I’ve read pretty widely in philosophy, but I’ve never seen “burden tennis” used in a context not influenced by Dennett, and I have fairly often seen it credited to Dennett. (I first saw it in one of Dennett’s works, but I’ve forgotten which one.) He may not have originated it, but it’s popularity seems to be largely due to him.
Re “default atheism”, there’s a difference between being prone to be swept by religious beliefs and being born a believer; and you link “default atheism” yourself to “inchoate versions” of a “kind of detachment from religion [that] are nowadays very widely shared” and speculate that they may be shared more widely among British students than American ones. (Are the students hardwired differently?) Your reference to Russell’s teapot also fits here, for we are presumably all born without a belief in the Celestial Teapot.
I think the line that everyone’s born atheist, as well as the line that atheism is merely a lack of theism, rather than a belief that god doesn’t exist, are part of a cluster of ideas that tries to make it seem natural to regard atheism as the default position and tries to put the burden of proof on the theist.

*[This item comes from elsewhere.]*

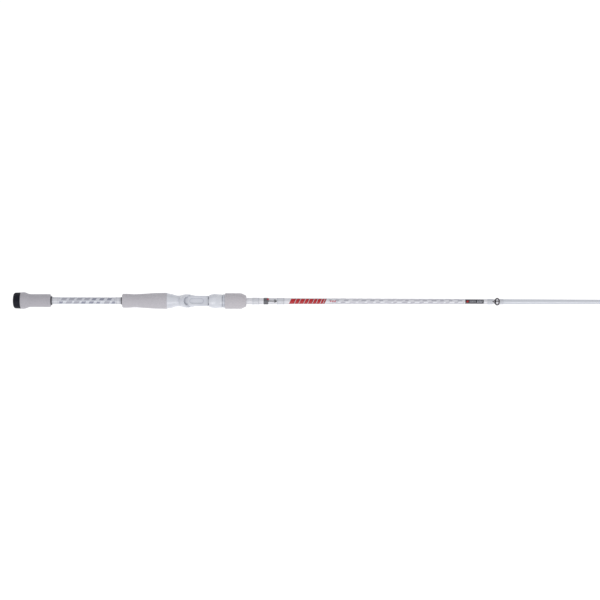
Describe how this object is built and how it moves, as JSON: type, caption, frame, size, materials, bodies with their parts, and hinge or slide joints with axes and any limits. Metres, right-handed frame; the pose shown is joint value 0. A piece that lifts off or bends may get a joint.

I’m wondering why it has recently become so popular.
“Burden tennis” is philosophers’ informal talk, pretty widely used. Not an especially Dennettian usage, I’d have thought!
As to what I’m calling default atheism, that is a very old stance and certainly not especially due to Dawkins. I got it as a schoolboy from Russell, and those with better historical knowledge than me can tell us where he got it from …
Note by the way that it isn’t the idea that “everyone is born an atheist”. We might indeed be hardwired to be prone to be swept up by religious beliefs.
“Burden tennis” is straight Dennett.
“Dafault atheism” … is it Dawkins?
I mean: is the recent popularity of this idea due to Dawkins?
All of a sudden, I’m seeing lots of people saying that atheism is simply the lack of a belief in god, and that everyone is born an atheist, which I don’t think I’d ever seen before.